SULTENG,CS – Setelah aksi damai di Kantor Wali Kota Palu, ratusan Tenaga Kesehatan (Nakes) dari 5 organisasi profesi kesehatan mendatangi Gedung DPRD Sulteng untuk mendesak dan menikah Rancangan Undang-Undang (RUU) omnibus law kesehatan, Senin 8 Mei 2023. Penolakan organisasi profesi ini memang dilakukan secara serentak di Indonesia.
5 organisasi profesi yang tergabung dalam massa aksi antara lain Ikatan Dokter Indonesia (IDI), Persatuan Perawat Nasional Indonesia (PPNI), Ikatan Bidan Indonesia (IBI), Persatuan Dokter Gigi Indonesia (PDGI), dan Ikatan Apoteker Indonesia (IAI).
Ratusan Nakes ini dipimpin dr Ketut Suaranya.
Massa diterima di ruang sidang utama DPRD Sulteng oleh Wakil Ketua III, Muharram Nurdin, Ketua Komisi IV, Alimuddin Pa’ada serta anggota lain, Faizal Lahadja, Aminullah BK, H Nur Dg Rahmatu, dan Elisa Bunga Allo.
dr Ketut Suaranya menjelaskan terdapat 12 alasan mendasar untuk menolak RUU Kesehatan Omnibuslaw.
Pertama penyusunan RUU Kesehatan Omnibuslaw cacat secara prosedur karena di dalam penyusunannya dilakukan secara tertutup tanpa melibatkan partisipasi masyarakat sipil dan organisasi profesi kesehatan.
Mengancam keselamatan rakyat dan juga hak rakyat dalam mendapatkan pelayanan kesehatan yang bermutu dan dilayani oleh tenaga kesehatan yang tidak memiliki etik dan moral yang tinggi.
Mengabaikan hak masyarakat atas fasilitas pelayanan kesehatan yang layak, bermutu dan manusiawi.
Berpihak kepada investor dengan mengabaikan hak-hak masyarakat, hak-hak tenaga medis dan tenaga kesehatan dari perlindungan hukum dan keselamatan pasien.

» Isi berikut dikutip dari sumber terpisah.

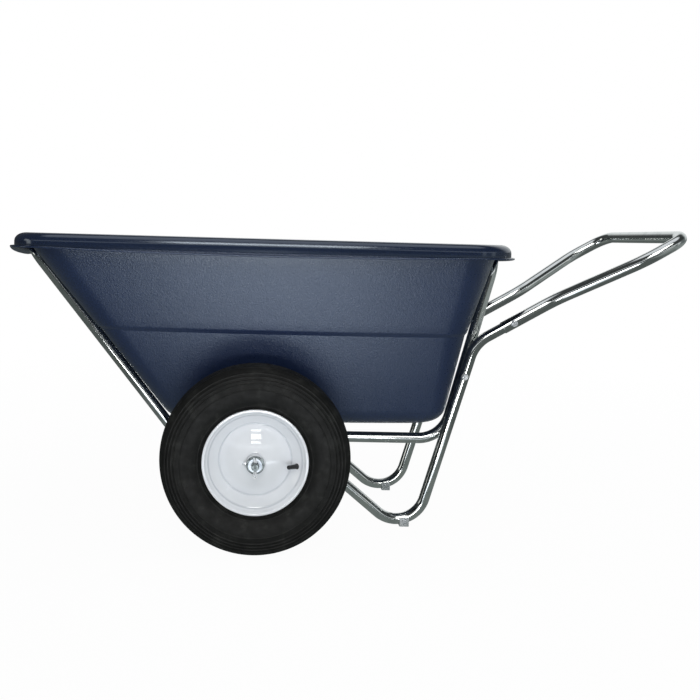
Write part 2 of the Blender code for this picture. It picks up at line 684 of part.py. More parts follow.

Dapat mempermudah mendatangkan tenaga kesehatan asing yang berpotensi mengancam keselamatan pasien.
Pendidikan kedokteran untuk menciptakan tenaga kesehatan murah bagi industri kesehatan yang sejalan dengan masifnya investasi.
Sentralisme kewenangan menteri kesehatan yaitu kebijakan ditarik ke kementerian kesehatan tanpa melibatkan masyarakat, dan organisasi profesi kesehatan maka hal tersebut mencederai semangat reformasi.
Sarat kriminalisasi terhadap lembaga kesehatan dengan dimasukkan pidana penjara dan denda yang dinaikkan hingga tiga kali lipat.
Pelemahan peran dan independensi konsil kedokteran indonesia dan konsil tenaga kesehatan indonesia kini berada dan menjadi bertanggung jawab menteri bukan kepada presiden lagi.
Kekurangan tenaga kesehatan dan permasalahan maldistribusi adalah merupakan kegagalan pemerintah bukanlah kesalahan organisasi profesi kesehatan.
Mempermudah masuknya tenaga kesehatan asing tanpa memiliki kompetensi, keahlian dan kualifikasi yang jelas serta mengancam ketahanan bangsa serta mengkebiri peran organisasi profesi kesehatan yang telah hadir untuk rakyat.
Terhadap tuntutan itu, Muharram Nurdin mengaku akan segera menyampaikan aspirasi kepada Ketua DPRD Sulteng untuk ditindaklanjuti.
Demikian pula Alimuddin Paada yang menyebut akan secepatnya dikoordinasikan kepada para pihak terkait yakni pemerintah pusat dan DPR RI selaku pengambil kebijakan.
Anggota DPRD Sulteng, Faizal Lahadja, Aminullah BK, Nur Dg Rahmatu, dan Elisa Bunga Allo, menyatakan dukungan terhadap penolakan RUU Kesehatan Omnibuslaw tersebut.
Ketut Suaranya pun menyerahkan dokumen penolakan RUU Kesehatan Omnibuslaw kepada Wakil Ketua-III DPRD Sulteng (**).